Objective To summarize the methods, safety, and efficacy of the ex vivo liver resection followed by autotransplantation in the treatment of advanced hepatic alveolar echinococcosis (HAE). Method A retrospective analysis of clinical data and follow-up data in 21 cases who received ex vivo liver resection followed by autotransplantation in the treatment of HAE from February 2014 to December 2016 in West China Hospital was performed. Results All the patients successfully underwent ex vivo liver resection followed by autotransplantation and no death happened during operation. The median weight of remnant liver was 701.4 g (360–1 300 g), the average operation time were 13.6 h (9.4–19.5 h), the anhepatic phase time were 180–455 min with median of 314 min. The average of intraoperative blood loss were 2 379 mL (1 200–6 000 mL). The average of patients entered red blood cell suspension were 10.6 u (0–39.5 u), the average of fresh frozen plasma were 1 377 mL (0–6 050 mL) , of which 7 patients received autologous blood transfusion, with average of 1 578 mL (500–3 700 mL). The average of postoperative hospital stay were 23.5 days (4–51 days). Postoperative complications occurred in 12 patients during hospitalization, and 4 cases of postoperative complications were in grade Clavien-Dindo Ⅲ or above, 2 cases of grade Ⅴ (died). During the follow-up period, 19 patients were followed for a median of 16.2 months (3–38 months), no HAE recurrence or metastasis was found, only 1 patient were lost follow-up after surgery for 12 months.

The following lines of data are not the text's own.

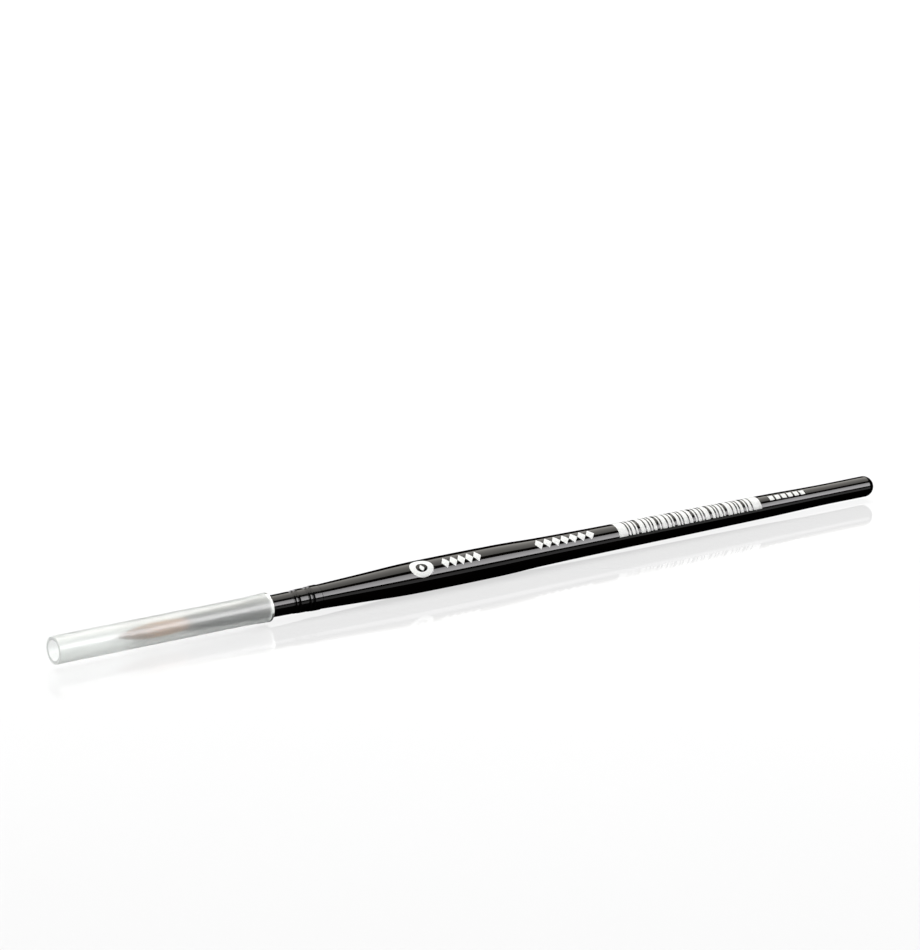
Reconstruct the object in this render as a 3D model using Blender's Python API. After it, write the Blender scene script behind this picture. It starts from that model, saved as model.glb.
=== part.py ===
"""A fine detail brush, lying on its side with its travel tube pushed on over the hairs.

Metres, +Z up. The brush runs along X: the tube's open front end faces -X, the handle's rounded
tail faces +X, and the belly of the handle rests on z = 0.

Every turned piece is modelled standing on its own axis, with its local Z running towards the
tail, and is laid down by the empty that all the pieces hang from. A place along the brush is
called a station, and is measured from the tube's open front end.
"""

from math import cos, pi, sin

import bmesh
import bpy

MM = 0.001

# The whole brush
BRUSH_LENGTH = 195.0 * MM
BELLY_RADIUS = 3.12 * MM
SIDES = 16                      # facets round a turned piece; the one it lies on faces down
FIT_GAP = 0.05 * MM             # air between two pieces that sit one inside the other
END_GAP = 0.1 * MM              # air between two faces that meet end to end

# Travel tube, open at both ends
TUBE_LENGTH = 44.6 * MM
TUBE_BORE_RADIUS = 1.90 * MM
TUBE_WALL = 0.65 * MM
TUBE_EDGE = 0.10 * MM           # chamfer on its outer edges
TUBE_RINGS = 7                  # rings in the stretch that the ferrule spreads

# Ferrule, a drawn tube that tapers towards the hairs
FERRULE_MOUTH = 27.2 * MM
FERRULE_CONE_END = 45.0 * MM
FERRULE_REAR = 56.0 * MM
MOUTH_RADIUS = 1.47 * MM
CONE_END_RADIUS = 2.05 * MM
FERRULE_REAR_RADIUS = 2.20 * MM
FERRULE_WALL = 0.25 * MM

# Double crimps that press the ferrule into the handle's tenon
CRIMPS = (50.1 * MM, 53.1 * MM)
CRIMP_WIDTH = 1.5 * MM
CRIMP_DEPTH = 0.15 * MM
CRIMP_STEPS = 4                 # two grooves with a ridge between them

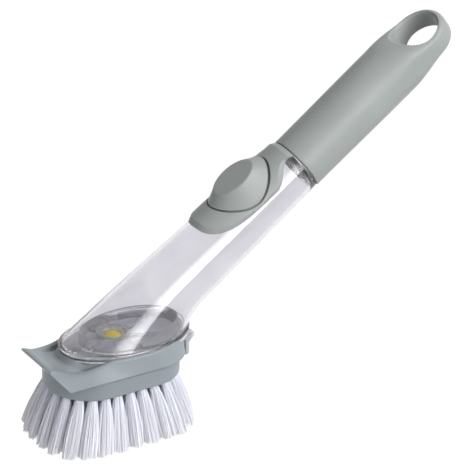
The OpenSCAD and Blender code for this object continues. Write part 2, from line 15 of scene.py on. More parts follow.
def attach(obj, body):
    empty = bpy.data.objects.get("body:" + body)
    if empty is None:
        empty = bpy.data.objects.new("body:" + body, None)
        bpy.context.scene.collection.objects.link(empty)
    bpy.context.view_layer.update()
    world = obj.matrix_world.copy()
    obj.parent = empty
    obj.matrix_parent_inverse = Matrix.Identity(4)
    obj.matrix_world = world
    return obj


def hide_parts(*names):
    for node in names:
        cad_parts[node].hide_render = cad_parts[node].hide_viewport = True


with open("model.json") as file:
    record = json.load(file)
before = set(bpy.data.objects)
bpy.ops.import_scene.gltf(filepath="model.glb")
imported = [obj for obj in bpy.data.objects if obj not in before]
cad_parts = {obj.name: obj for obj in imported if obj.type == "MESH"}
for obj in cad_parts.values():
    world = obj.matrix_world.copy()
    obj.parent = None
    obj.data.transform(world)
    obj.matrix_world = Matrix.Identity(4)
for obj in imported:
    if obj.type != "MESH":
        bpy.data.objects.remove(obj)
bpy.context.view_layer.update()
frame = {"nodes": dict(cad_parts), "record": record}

TAU = 2 * np.pi
MM = 0.001
RNG = np.random.default_rng(41)

# Tank, neck and foot
JOINT = np.array([113.7, 0.0, 127.9])
TANK_PITCH = np.radians(34.2)
GRIP_PITCH = np.radians(35.7)
TANK_R, TANK_TAPER, TANK_WALL, BARREL_L = 15.8, np.radians(1.9), 2.0, 88.0
FOOT_A, FOOT_B, FOOT_X, FOOT_Z = 37.4, 22.8, 6.6, 52.4
FLANGE_W, FLANGE_T = 1.1, 1.8
FOOT_BOTTOM = FOOT_Z - FLANGE_T
PLATE_T, RIBS, RIB_H = 1.6, 8, 2.4
PLATE_BOTTOM = FOOT_BOTTOM - PLATE_T
GASKET_BOTTOM = PLATE_BOTTOM - 0.8
THREAD_R, THREAD_H, THREAD_PITCH = 12.12, 0.45, 3.6

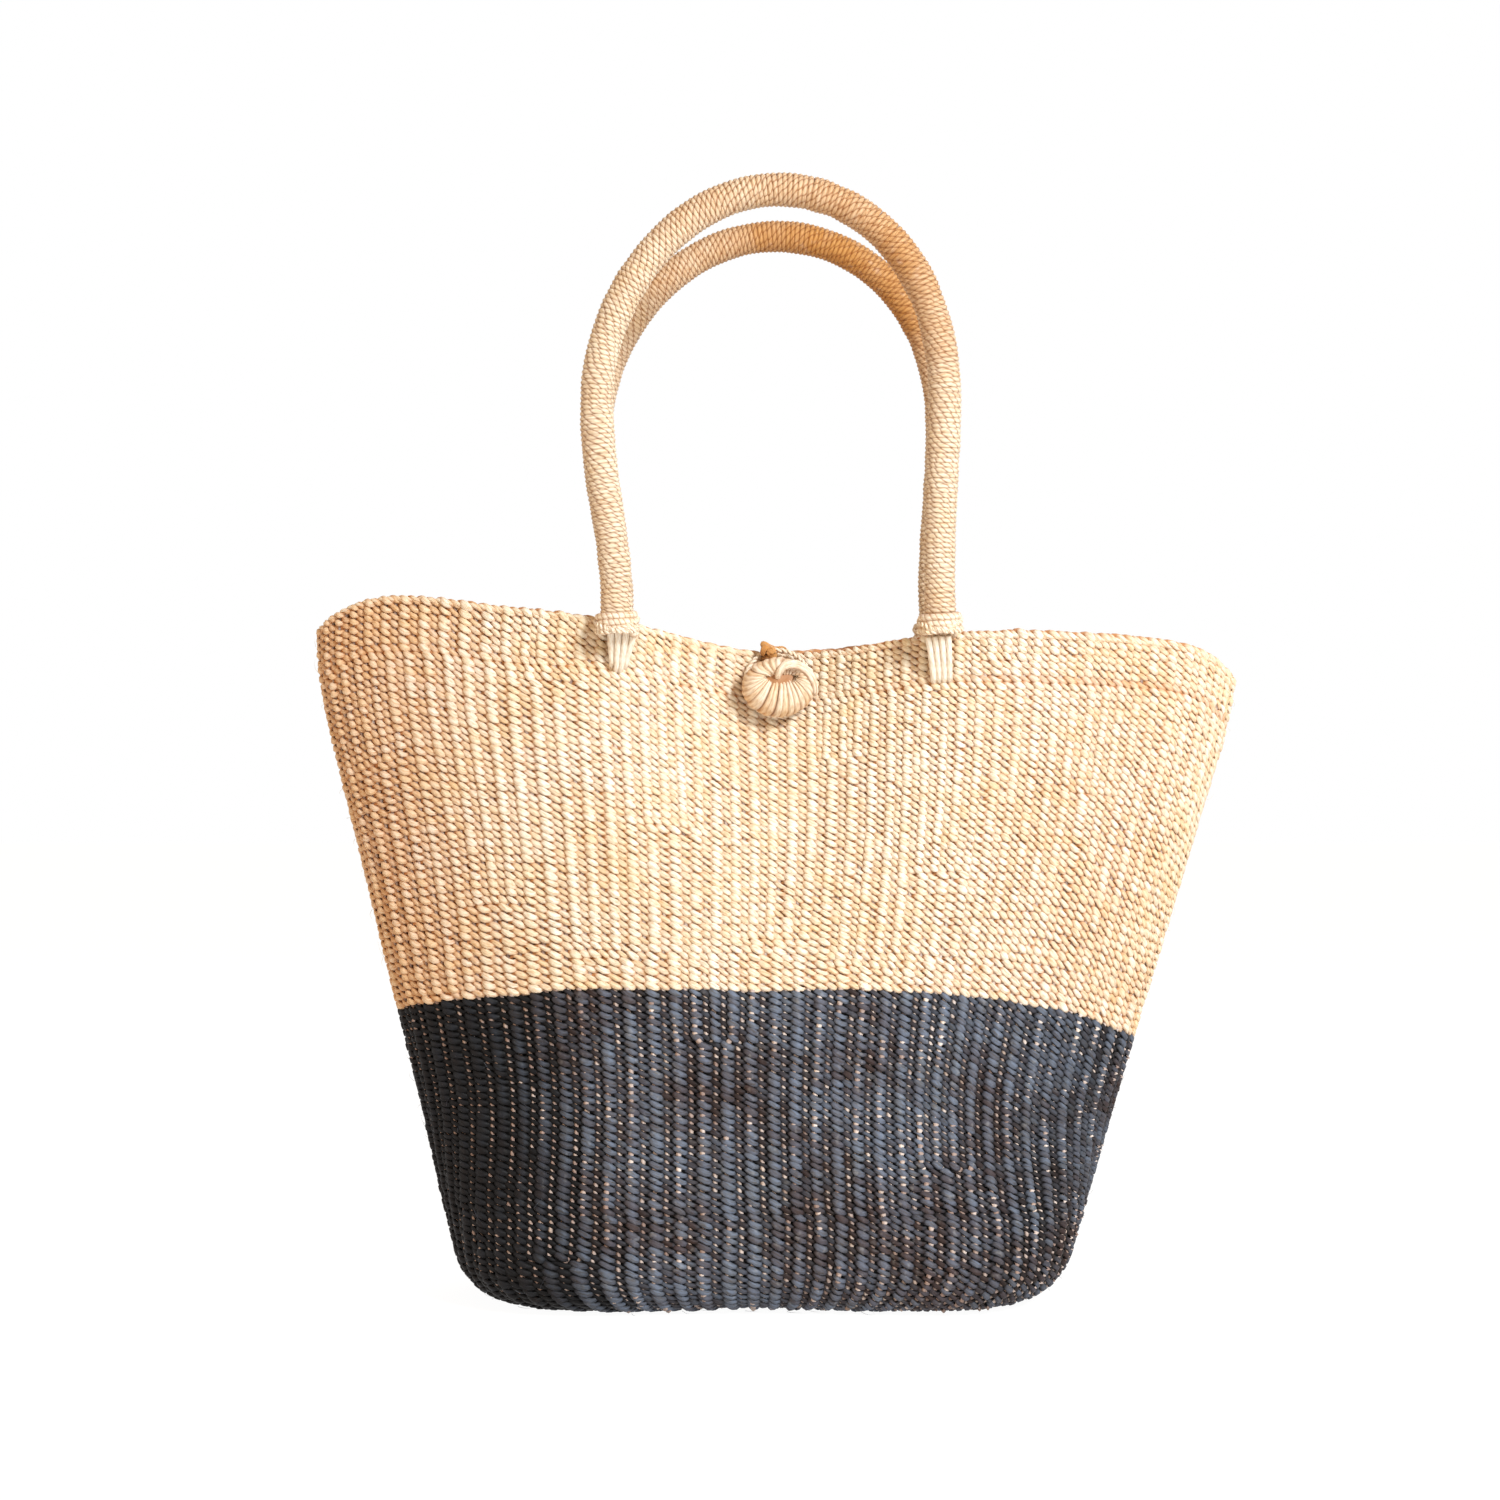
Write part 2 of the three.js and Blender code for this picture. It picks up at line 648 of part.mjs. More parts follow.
// The seam that sews the tab's foot to the back wall crosses over it.
function makeTabSeam() {
  const width = TAB_WIDTH + 2 * TAB_THICKNESS;
  const top = RIM_RISE - TAB_BACK_LENGTH + TAB_SEAM_HEIGHT;
  const seam = new THREE.BoxGeometry(width, TAB_SEAM_HEIGHT, 1, 6, 2, 1);
  return moveVertices(seam, (vertex) => {
    const rise = top + vertex.y - TAB_SEAM_HEIGHT / 2;
    const over = RIM_BAND_PROUD + TAB_CLEARANCE + TAB_THICKNESS + CLEARANCE;
    const depth = -over - (vertex.z > 0 ? TAB_THICKNESS / 2 : 0);
    return wallPoint(rise, angleAt(-vertex.x, rise, true), depth);
  });
}
addPiece("loop_tab_seam", makeTabSeam(), cordFibre);

export default bag;
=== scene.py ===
"""The looks of a handwoven banana fibre handbag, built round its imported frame.

The body is real twining: two wefts turn about each other round every warp, row above row, as one long
spiral from the base to the rim. The handles are ropes wound with two-ply cord, and a wound knot and a cord
loop close the mouth. Every strand is swept along the path it takes in the bag, because no primitive or
modifier gives a stitch its slant, its swell and its dive between the warps.

All sizes inside the classes are millimetres, +Z up, with the front of the bag towards -Y.
"""

from __future__ import annotations

import logging
import math
from dataclasses import dataclass, field
from enum import Enum

import bpy
import numpy as np
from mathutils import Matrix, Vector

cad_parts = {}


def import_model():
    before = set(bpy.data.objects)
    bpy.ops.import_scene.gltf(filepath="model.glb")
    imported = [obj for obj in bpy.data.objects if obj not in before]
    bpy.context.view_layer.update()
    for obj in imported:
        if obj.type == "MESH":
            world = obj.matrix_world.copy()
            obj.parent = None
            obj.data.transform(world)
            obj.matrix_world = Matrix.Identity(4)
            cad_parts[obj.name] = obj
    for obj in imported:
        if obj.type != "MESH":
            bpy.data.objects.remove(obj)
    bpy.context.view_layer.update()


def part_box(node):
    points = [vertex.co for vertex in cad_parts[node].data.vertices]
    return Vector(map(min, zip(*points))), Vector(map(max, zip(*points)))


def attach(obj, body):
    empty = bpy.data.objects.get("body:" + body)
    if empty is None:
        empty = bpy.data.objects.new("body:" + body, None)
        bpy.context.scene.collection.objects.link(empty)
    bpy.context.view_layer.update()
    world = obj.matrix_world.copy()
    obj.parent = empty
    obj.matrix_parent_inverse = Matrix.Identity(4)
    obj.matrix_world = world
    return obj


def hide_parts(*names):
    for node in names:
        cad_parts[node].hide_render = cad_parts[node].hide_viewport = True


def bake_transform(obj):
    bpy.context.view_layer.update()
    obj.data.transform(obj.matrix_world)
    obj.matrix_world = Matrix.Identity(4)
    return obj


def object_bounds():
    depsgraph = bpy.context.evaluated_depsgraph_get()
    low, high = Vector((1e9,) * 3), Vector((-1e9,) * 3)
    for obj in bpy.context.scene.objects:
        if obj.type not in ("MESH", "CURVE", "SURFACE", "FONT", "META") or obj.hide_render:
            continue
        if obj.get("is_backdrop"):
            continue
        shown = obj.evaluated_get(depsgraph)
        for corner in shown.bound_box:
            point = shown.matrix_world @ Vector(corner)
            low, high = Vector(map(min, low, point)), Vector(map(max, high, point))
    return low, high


LOG = logging.getLogger("handbag")
MM = 0.001
Colour = tuple[float, float, float]
Place = tuple[float, float, float]
Placed = tuple[np.ndarray, np.ndarray]
Socket = bpy.types.NodeSocket


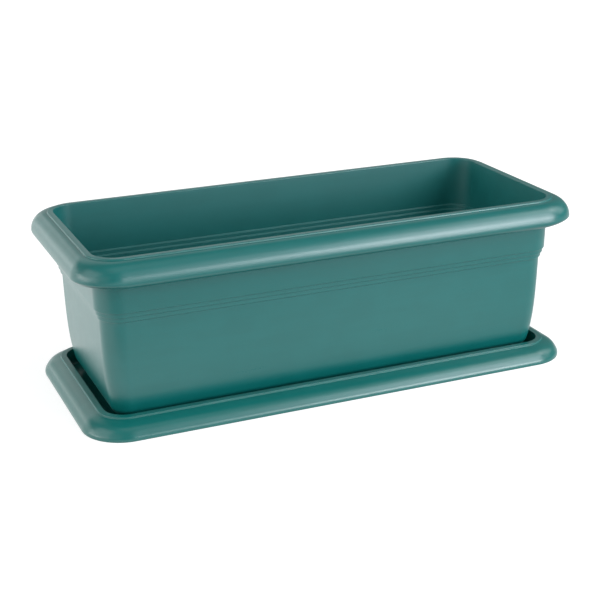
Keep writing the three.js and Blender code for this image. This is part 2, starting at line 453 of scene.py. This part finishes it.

Massive ascites and hyponatremia were found in 1 patient who was diagnosis as left hepatic vein stenosis at the end of the 3 months after operation. The patient was cured after interventional treatment of hepatic vein stent implantation and angioplasty. Conclusions The ex vivo liver resection followed by autotransplantation provides radical treatment for patients with advanced HAE, but the surgery is difficult and has high risk of postoperative complications. The detailed preoperative evaluation, intraoperative pipeline reconstruction reasonably, and fine postoperative management can improve the patient’s survival, and reduce the rate of complications.